Handy recalled the enormity of the barracks leader's request in his book, The Flame Keepers:
"All hell is going to break loose tomorrow, Handy. These barracks are going to crawl with ferrets, guards and dogs. They'll tear the place to pieces. I don't know what it is about our friend Grey here, but he's hot and they want him. If these guys are found, they're dead, and the ones who hid them could end up the same way. So good luck."
In a recent phone interview from his Massachusetts home, Handy described the request as "the biggest 20 minutes in our lives."
A comrade who collected coffee-can-sized milk cans for the tunnel project said he could build air vents in the tunnel to accommodate the wanted men. He received the go-ahead and installed the air vents in five hours. Handy awoke in a cold sweat that night, worried the Gestapo's dogs could smell the men in the tunnel. On the advice of a bunk mate, Handy spread lime from the latrine around the tunnel's hatch to mask their scent. The Gestapo arrived before dawn the next day and roused the men from their
barracks. The prisoners' stomachs were in knots as they stood in the compound, trying to keep their cool as the Gestapo tore up their bunks, tapped the floors with steel rods and sent the dogs into the crawl space under the barracks. The search continued for three days. "They never found them," Handy said. "Saving Frank was the greatest moment of our lives."
Debt between buddies
Decades later, in a POW reunion, Grey apologized to his comrades for the episode, saying he felt bad about turning their lives upside- down and that the Nazis stole their rations and personal possessions. Handy told Grey not to worry.
"It meant a lot to us to be able to save his life," Handy said in the phone interview. "We have great respect for him. The Grey Ghost is a revered guy."
About 4,300 American airmen were kept in four barracks at Stalag 17, each with barbed-wire fences and a guard tower. The men slept on flea-ridden mattresses on wooden bunks without any heating. They lived on bread thickened with sawdust and thin watery soup that occasionally contained a piece of horse meat. The prisoners relied on the American Red Cross parcels of canned foods and cigarettes to keep them
alive.
As Allied bombings moved closer to the camp, Grey told Handy that it was time for him to escape.
Under international law, POWs were entitled to escape. But the Germans followed a bullet decree to execute any escapees.
Grey came up with a plan and invited Handy to join him.
Grey arranged to bribe a guard and swap places and dog tags with Ray Bernie, a New Zealand POW who lived in a separate compound at Stalag 17. As Bernie, he could volunteer for a work camp that could get him near the Yugoslavian border. Bernie would take on the identity of someone in Grey's barracks. Under the plan, Handy was supposed to swap tags and places with a British prisoner of war.

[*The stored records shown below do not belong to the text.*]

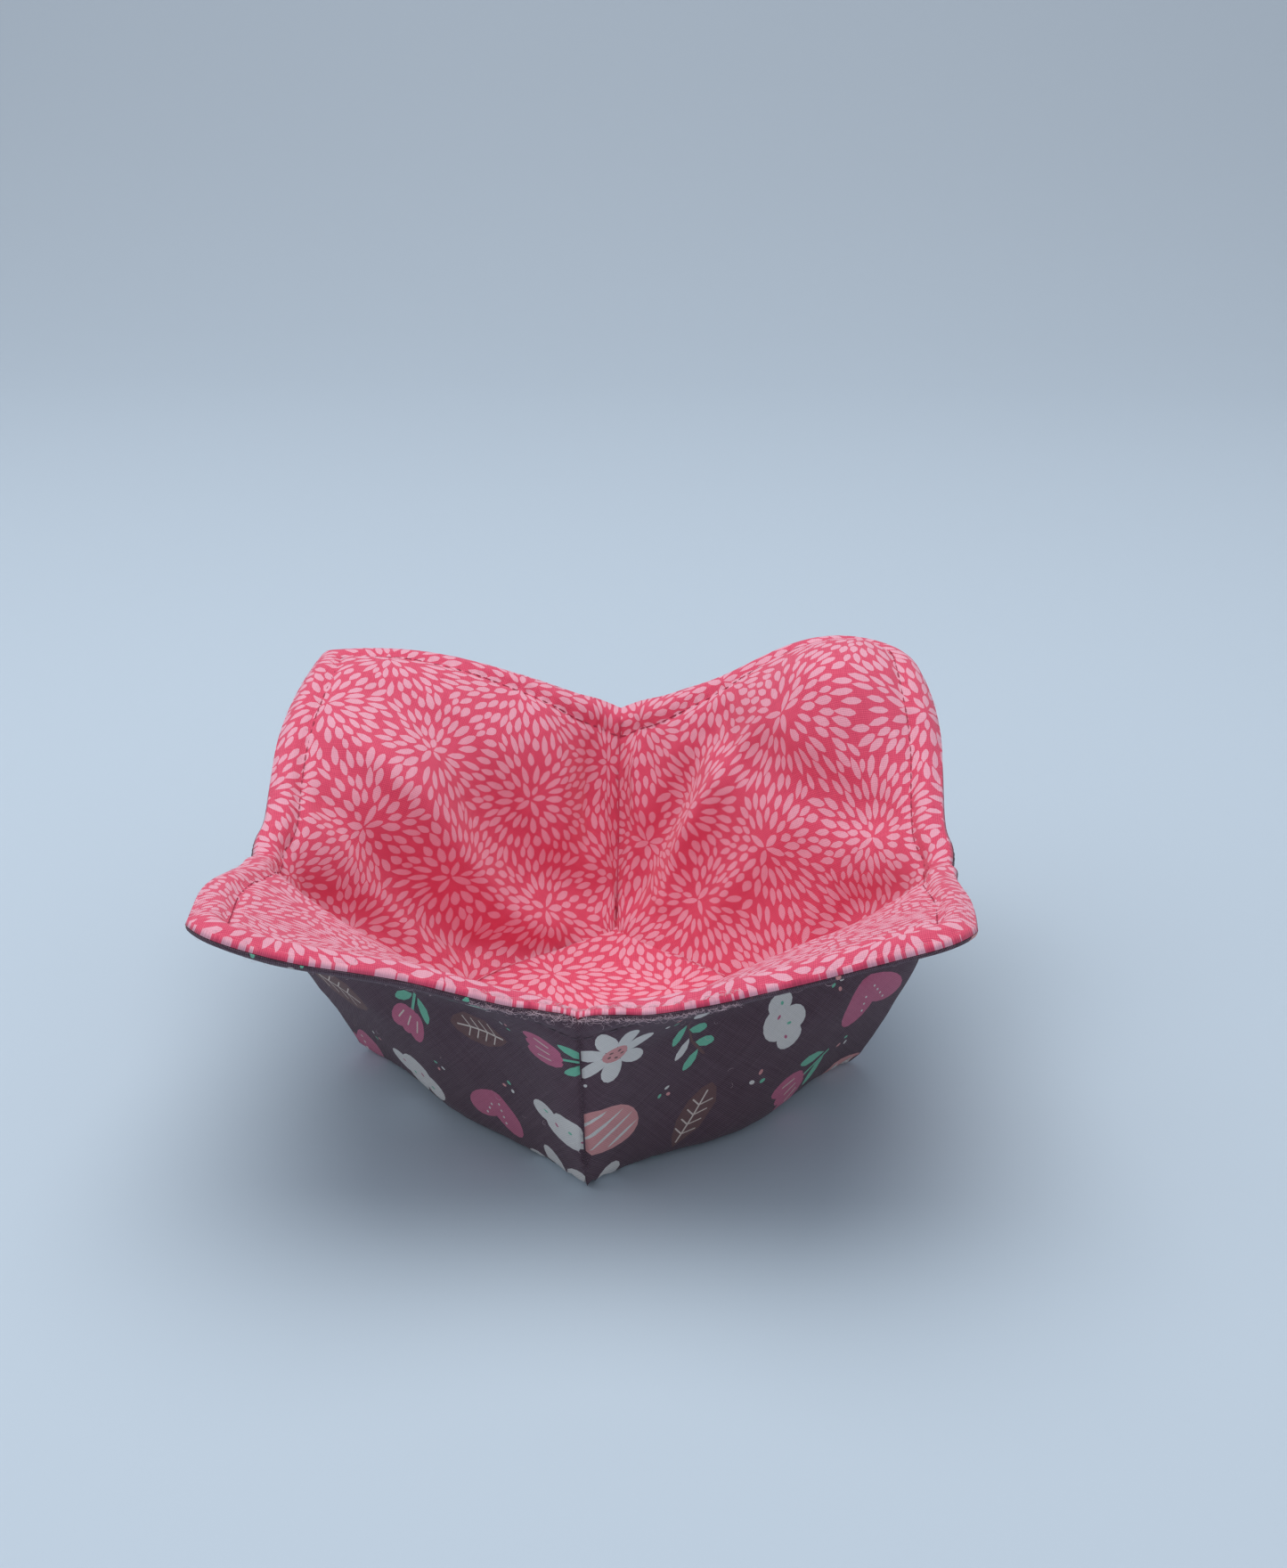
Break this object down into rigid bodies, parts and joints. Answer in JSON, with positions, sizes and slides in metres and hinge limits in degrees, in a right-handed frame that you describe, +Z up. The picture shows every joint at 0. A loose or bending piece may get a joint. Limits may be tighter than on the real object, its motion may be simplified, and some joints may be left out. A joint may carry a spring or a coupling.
{
  "type": "microwave bowl cozy",
  "caption": "Padded fabric holder for a hot bowl: a darted, square-cornered fabric bowl with flared corners and a topstitched rim.",
  "frame": {"origin": "centre of the flat base, on its underside, at the level of the table", "axes": "+Z up out of the bowl, -Y towards the front dart, +X to the right seen from the front"},
  "size_m": [0.1892, 0.1812, 0.0949],
  "materials": {
    "outer_cloth": "printed plain-weave cotton, matt",
    "outer_wadding": "needled cotton batting, matt",
    "lining_wadding": "needled cotton batting, matt",
    "lining_cloth": "printed plain-weave cotton, matt"
  },
  "bodies": {
    "root": {"outer_shell": "outer_cloth", "outer_batting": "outer_wadding", "lining_batting": "lining_wadding", "lining": "lining_cloth"}
  },
  "joints": []
}
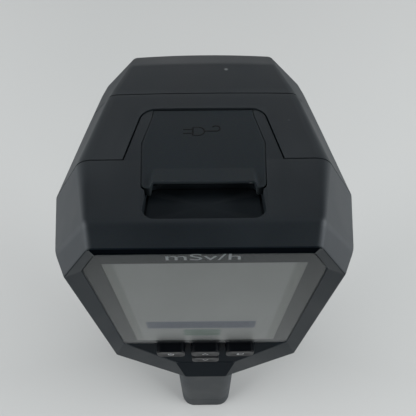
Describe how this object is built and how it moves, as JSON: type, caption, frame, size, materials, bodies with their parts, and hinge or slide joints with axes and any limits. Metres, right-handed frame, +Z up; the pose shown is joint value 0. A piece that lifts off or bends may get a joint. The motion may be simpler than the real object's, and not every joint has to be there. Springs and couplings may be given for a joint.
{
  "type": "handheld geiger counter",
  "caption": "Pistol-grip radiation survey meter: faceted head with a tilted portrait screen and keys, nose grille over a pancake tube, lift-up port flap and trigger.",
  "frame": {"origin": "centre of the tripod socket's mouth in the grip's flat base", "axes": "+Z up the instrument, +Y the way the nose points, +X to the user's right"},
  "size_m": [0.0788, 0.0871, 0.2044],
  "materials": {
    "rear_abs": "fine moulded texture",
    "main_abs": "fine moulded texture",
    "cap_abs": "fine moulded texture",
    "grip_abs": "coarse moulded texture",
    "base_abs": "fine moulded texture",
    "brass": "turned",
    "steel_pin": "ground",
    "flap_rubber": "fine matt",
    "grille_steel": "black coated",
    "ring_alloy": "dark anodised",
    "screw_steel": "zinc plated",
    "tube_steel": "drawn",
    "mica": "thin clear mica",
    "pin_brass": "plated",
    "holder_abs": "moulded",
    "foam": "closed-cell foam",
    "board_green": "solder mask",
    "chip_black": "moulded epoxy",
    "transformer_tape": "wound and taped",
    "capacitor_ceramic": "dipped",
    "socket_steel": "stamped",
    "polyimide": "film",
    "speaker_body": "moulded",
    "cloth": "fine mesh",
    "cover_glass": "polished, printed border",
    "gasket": "matt",
    "lcd": "grey page",
    "tray_alloy": "pressed",
    "key_gloss": "polished black",
    "mat_rubber": "silicone",
    "dome_steel": "sprung dome",
    "trigger_abs": "fine texture",
    "switch_black": "moulded",
    "cell_sleeve": "shrink sleeve",
    "tray_abs": "moulded",
    "nickel": "nickel plated",
    "lead_pvc": "insulated wire"
  },
  "bodies": {
    "instrument": {"rear_housing": "rear_abs", "main_housing": "main_abs", "front_cap": "cap_abs", "grip_cover": "grip_abs", "base_cap": "base_abs", "tripod_insert": "brass", "lanyard_bar": "steel_pin", "flap_pin": "steel_pin", "grille": "grille_steel", "window_ring": "ring_alloy", "ring_screws": "screw_steel", "tube_can": "tube_steel", "tube_window": "mica", "tube_pin": "pin_brass", "tube_holder": "holder_abs", "tube_cushion": "foam", "main_board": "board_green", "board_chips": "chip_black", "board_screws": "screw_steel", "high_voltage_board": "board_green", "high_voltage_transformer": "transformer_tape", "high_voltage_capacitors": "capacitor_ceramic", "port_board": "board_green", "port_socket": "socket_steel", "port_flex": "polyimide", "screen_flex": "polyimide", "speaker": "speaker_body", "speaker_cloth": "cloth", "screen_glass": "cover_glass", "glass_gasket": "gasket", "lcd_panel": "lcd", "lcd_tray": "tray_alloy", "key_mat": "mat_rubber", "key_board": "board_green", "key_domes": "dome_steel", "trigger_pin": "steel_pin", "trigger_switch": "switch_black", "battery_cell": "cell_sleeve", "battery_tray": "tray_abs", "contact_spring": "nickel", "contact_plate": "nickel", "battery_lead": "lead_pvc", "housing_screws": "screw_steel", "cap_screws": "screw_steel", "grip_screws": "screw_steel", "base_screws": "screw_steel"},
    "key_down_body": {"key_down": "key_gloss"},
    "key_enter_body": {"key_enter": "key_gloss"},
    "key_power_body": {"key_power": "key_gloss"},
    "key_up_body": {"key_up": "key_gloss"},
    "port_flap_body": {"port_flap": "flap_rubber"},
    "trigger_body": {"trigger": "trigger_abs"}
  },
  "joints": [
    {"name": "key_power_press", "type": "slide", "parent": "instrument", "child": "key_power_body", "axis": [0, 0.9962, -0.0872], "range_m": [0, 0.0008], "stiffness_N_per_m": 1500},
    {"name": "key_up_press", "type": "slide", "parent": "instrument", "child": "key_up_body", "axis": [0, 0.9962, -0.0872], "range_m": [0, 0.0008], "stiffness_N_per_m": 1500},
    {"name": "key_enter_press", "type": "slide", "parent": "instrument", "child": "key_enter_body", "axis": [0, 0.9962, -0.0872], "range_m": [0, 0.0008], "stiffness_N_per_m": 1500},
    {"name": "key_down_press", "type": "slide", "parent": "instrument", "child": "key_down_body", "axis": [0, 0.9962, -0.0872], "range_m": [0, 0.0008], "stiffness_N_per_m": 1500},
    {"name": "port_flap_lift", "type": "hinge", "parent": "instrument", "child": "port_flap_body", "pos_m": [0, 0.03794, 0.196], "axis": [-1, 0, 0], "range_deg": [0, 90]},
    {"name": "trigger_pull", "type": "hinge", "parent": "instrument", "child": "trigger_body", "pos_m": [0, 0.03106, 0.10341], "axis": [-1, 0, 0], "range_deg": [0, 8], "stiffness_Nm_per_rad": 0.6}
  ]
}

During an intense snowstorm that obscured the watchtower guard's view, Grey slipped through the double gate that separated American POWs from the other prisoners and exchanged places with Bernie.

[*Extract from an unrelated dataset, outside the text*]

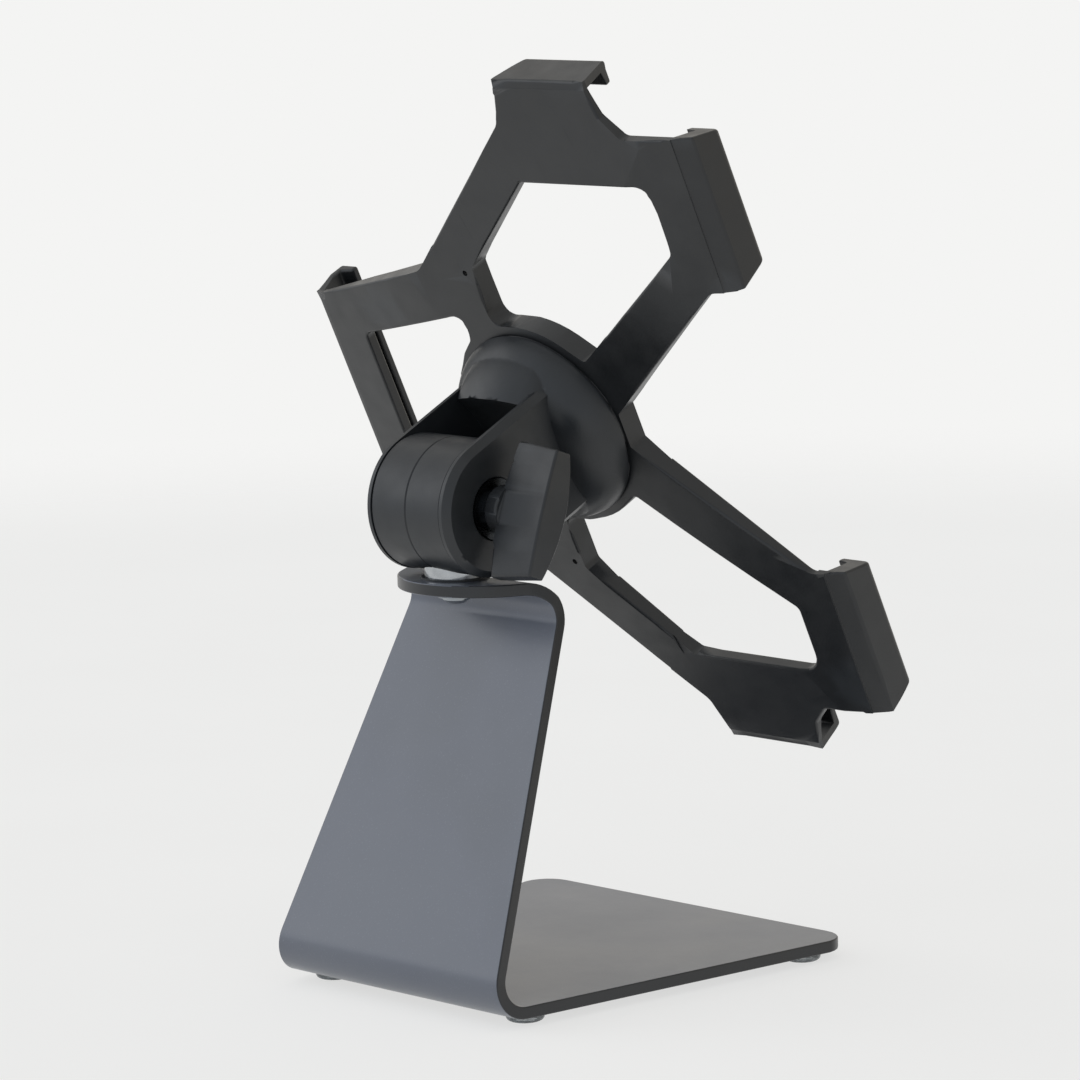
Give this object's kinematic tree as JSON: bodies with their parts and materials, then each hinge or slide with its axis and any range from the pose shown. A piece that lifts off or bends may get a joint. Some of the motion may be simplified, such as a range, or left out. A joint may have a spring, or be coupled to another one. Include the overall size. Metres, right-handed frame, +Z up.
{
  "type": "desktop tablet stand",
  "caption": "Desk stand for a tablet: bent steel base, swivel post, clamped tilting fork with a wing knob, and a windowed moulded cradle that turns from portrait to landscape.",
  "frame": {"origin": "on the desk, under the middle of the whole stand's width and depth in the rest pose; the base's centre line is 2.05 mm to the right of it", "axes": "+Z up, -Y towards the user (the side that the tablet's screen faces), +X to the user's right"},
  "size_m": [0.196, 0.1512, 0.2988],
  "materials": {
    "powder_coated_steel": "satin powder coat",
    "moulded_black": "fine satin moulding",
    "nylon": "plain nylon",
    "bright_steel": "polished",
    "zinc_steel": "zinc plated",
    "brass": "turned",
    "bumper_rubber": "glossy"
  },
  "bodies": {
    "stand": {"base_plate": "powder_coated_steel", "foot_front_left": "bumper_rubber", "foot_front_right": "bumper_rubber", "foot_rear_left": "bumper_rubber", "foot_rear_right": "bumper_rubber", "swivel_washer_top": "nylon", "swivel_washer_bottom": "nylon"},
    "knuckle": {"swivel_post": "bright_steel", "post_washer": "zinc_steel", "post_screw": "zinc_steel", "knuckle_left": "moulded_black", "knuckle_right": "moulded_black", "knuckle_screws": "zinc_steel", "friction_disc_left": "nylon", "friction_disc_right": "nylon"},
    "fork": {"tilt_fork": "moulded_black", "clamp_bolt": "zinc_steel", "knob_washer": "bright_steel", "spring_washer": "zinc_steel", "retaining_plate": "zinc_steel", "hub_screws": "zinc_steel"},
    "knob": {"wing_knob": "moulded_black", "knob_insert": "brass"},
    "cradle": {"cradle": "moulded_black", "pivot_ring": "nylon"}
  },
  "joints": [
    {"name": "swivel", "type": "hinge", "parent": "stand", "child": "knuckle", "pos_m": [0.00205, 0.03948, 0.1578], "axis": [0, 0, 1], "continuous": true},
    {"name": "tilt", "type": "hinge", "parent": "knuckle", "child": "fork", "pos_m": [0.00205, 0.03948, 0.1578], "axis": [1, 0, 0], "range_deg": [-60, 20]},
    {"name": "knob_turn", "type": "hinge", "parent": "fork", "child": "knob", "pos_m": [0.00205, 0.03948, 0.1578], "axis": [-1, 0, 0], "range_deg": [0, 360]},
    {"name": "cradle_turn", "type": "hinge", "parent": "fork", "child": "cradle", "pos_m": [0.00205, -0.00361, 0.17826], "axis": [0, -0.9033, 0.4289], "continuous": true}
  ]
}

But something had gone awry. A group of comrades were hanging out by the fence and some of them had made it through to the other compound. Handy hesitated. The plan was blown.

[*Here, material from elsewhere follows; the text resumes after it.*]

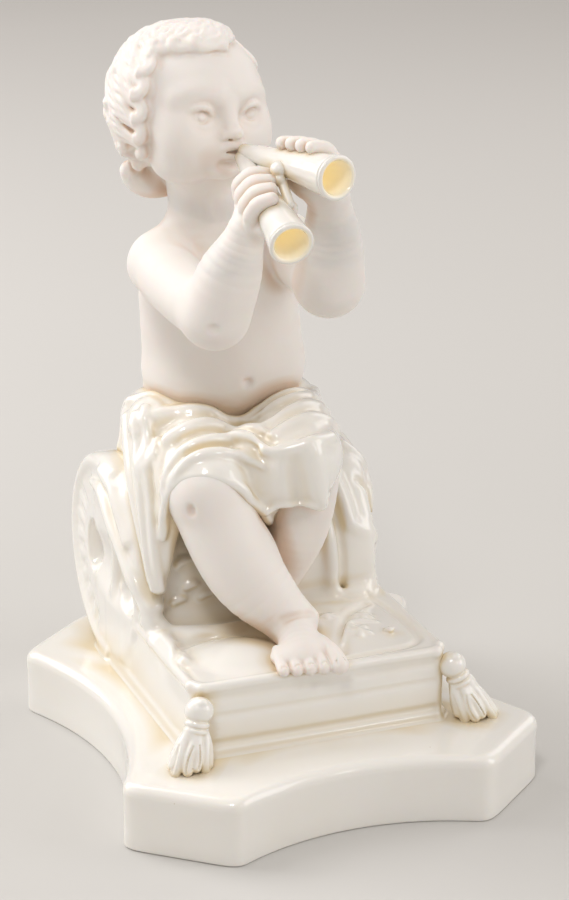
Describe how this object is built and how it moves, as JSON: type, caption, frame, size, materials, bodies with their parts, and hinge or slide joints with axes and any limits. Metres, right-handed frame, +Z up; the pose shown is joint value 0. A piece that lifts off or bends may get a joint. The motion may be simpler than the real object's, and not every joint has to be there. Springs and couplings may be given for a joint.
{
  "type": "minstrel figurine",
  "caption": "Seated child minstrel playing a double pipe on a rolled, tasselled mattress, on a plinth with hollow sides; one porcelain casting.",
  "frame": {"origin": "middle of the plinth's footprint, on the surface it stands on", "axes": "+Z up, -Y towards the front that the child faces, +X towards the child's left hand"},
  "size_m": [0.1284, 0.142, 0.2177],
  "materials": {
    "bisque": "unglazed parian bisque, matt and slightly rosy",
    "glaze": "clear gloss glaze over ivory porcelain, creamier where it pools"
  },
  "bodies": {
    "root": {"figurine": "glaze"}
  },
  "joints": []
}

Grey waited 30 days for another heavy snowstorm that would let Handy cross over to the other compound. But Handy knew that the longer Grey waited, the tougher it would be for Grey to get out.
In his book, Handy explains how in January 1945, he urged Grey to go on without him.
"Frank. Listen to me very carefully, and do as I say. Go. . . . It's the biggest thing you can do for me. We'll meet again in better days." Since Handy failed to escape, the real Bernie took Handy's tags and Handy took on Grey's identity, forcing him to hide out during roll call and other occasions when guards might have noticed Grey. With Bernie's tags, Grey joined a work camp in Gratz, Austria. Eventually, he encountered a general who commanded the Yugoslavian armed forces that resisted the enemy that occupied Yugoslavia from 1941 to 1944.
The general asked Grey to drive his truck and equipment to Yugoslavia. "We'll get you out of Germany," Grey said the general promised him. Grey fought alongside the Yugoslavian resistance forces until the war ended. He returned to the United States and in 1937, Grey married his sweetheart, Dorothy, whom he had met years before at her father's grocery store. Grey stayed in the Air Force, fought in Korea and earned the Distinguished Flying Cross. He retired with 23 years military service.
Better days
The Greys have been married 58 years and have three children, four grandchildren and one great-grandchild.
Over the decades, Grey and Handy lost touch with each other. They didn't meet again until 58 years later, at a Stalag 17 reunion. Handy recalled that he was nervous as he anticipated the meeting: "I walked up and said, 'Frank,' and he turned around and a great big smile came across his face and he said, 'Handy.' "
Handy was reminded of Grey's firm handshake. Later that night, Handy said Grey told him, "You're my best friend in the world."
In his introduction to The Flame Keepers, Handy states why he was compelled to write his book:
"In the six decades since leaving that camp, I have learned that the past can be unforgiving when unshared and that some memories, when suffered alone, weaken the spirit."
He said it has saddened him that Grey has never written or told his story. Of all the POWs with great stories to tell, Grey has one of the most compelling, he said.
"Everyone needs to see their lives as significant," Handy said.